Looking to Evolution and Population Diversity for Answers
For decades, the human leukocyte antigen (HLA) genes have been known to govern how the immune system responds to foreign substances in the body. Over thousands of generations, as early humans migrated out of Africa and around the planet, they evolved variations in their HLA genes. These changes protected them from infectious organisms that were found in different parts of the world.
“The classic battle between pathogens and the human immune system plays out in the HLA genes,” Dr. Chan says. A 2017 study from Dr. Chan was the first to show that HLA genes are important for the body’s ability to see cancer after immunotherapy as well. That study reported that people who had a greater number of different copies, or alleles, in their HLA-1 genes responded better to immunotherapy compared with those whose HLA-1 genes had fewer alleles. The new study builds on this previous work.
To quantify how efficient the immune system is at detecting cancer, the researchers looked at the HLA genes from more than 1,500 people who had received immune checkpoint drugs as part of clinical trials at MSK and other hospitals. Most of those included in the study had melanoma or non-small cell lung cancer, but other kinds of cancer were also represented.
People inherit one copy of HLA-1 from each parent. For each person analyzed, the team found that the more molecularly diverse, or different from each other, the two copies of each of their HLA-1 genes were, the more likely someone was to respond to treatment and survive their cancer. The investigators developed a novel way to measure this difference, which they call HLA evolutionary diversity (HED).
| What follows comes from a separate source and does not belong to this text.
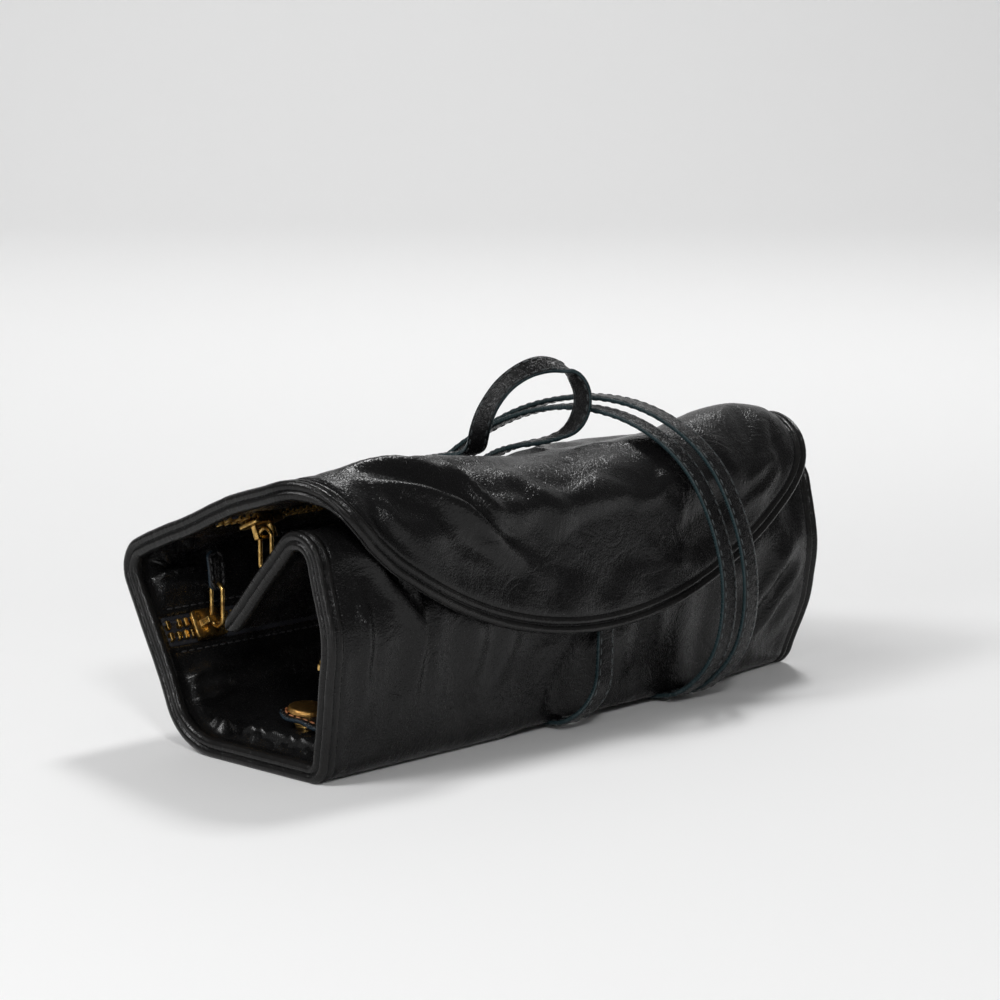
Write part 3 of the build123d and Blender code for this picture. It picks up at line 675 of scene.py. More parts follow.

Dr. Chan’s co-corresponding author on the Nature Medicine paper, Tobias Lenz of the Max Planck Institute for Evolutionary Biology in Germany, is an expert in the evolution of the human immune system and the HLA genes. Research fellow Diego Chowell and graduate student Chirag Krishna from Dr. Chan’s lab and graduate student Federica Pierini from Dr. Lenz’s lab were the co-first authors.
Recognizing Tumors as Foreign
Dr. Chan has also looked at other factors that make immune checkpoint drugs more effective. In 2014, he led the first studies finding that patients who responded to these drugs tended to have a large number of gene mutations in their tumors. This is known as having a high tumor mutational burden (TMB). When tumors have a greater number of mutations, it is more likely that they will produce proteins that the immune system hasn’t seen before.
“For checkpoint inhibitor drugs to be effective, the immune system needs to be able to recognize cancer cells as foreign,” Dr. Chan says. “High TMB and diverse HLA genes are two sides of the same coin. Both make it more likely that the immune system will see the cancer.”
The researchers note in their study that high TMB and high HED are independent of each other, but the combined outcome of the two led to benefits from immunotherapy drugs that were greater than either of these effects on their own. “These are the yin and yang of T cell–based immune checkpoint treatment,” Dr. Chan says. “High TMB is less useful if a person is unable to present the mutations to the immune system. Having a high HED allows that to happen.”
Finding New Ways to Measure Genetic Diversity
Recent immunotherapy clinical trials have begun to include TMB in their evaluation of how effective checkpoint inhibitors are, Dr. Chan notes. “But among different trials, there is great variation in the role that TMB plays. No one has been able to figure out what’s going on,” he says. “It turns out, we should also be looking at HLA diversity. This finding may account for the unexplained variation that’s seen in the role of TMB in immunotherapy trials.”
He adds that it may also account for the different response rates that have been observed in different parts of the world. HED can vary dramatically depending on where someone lives.
The investigators are now working to develop a standardized way to report HED, so that it can be incorporated into future clinical studies. Dr. Chan’s team is in the process of evaluating HED with industry partners using global phase III trial data. They hope that this measure can eventually become a regular part of cancer diagnosis and be used to match people with cancer with the most personalized treatments.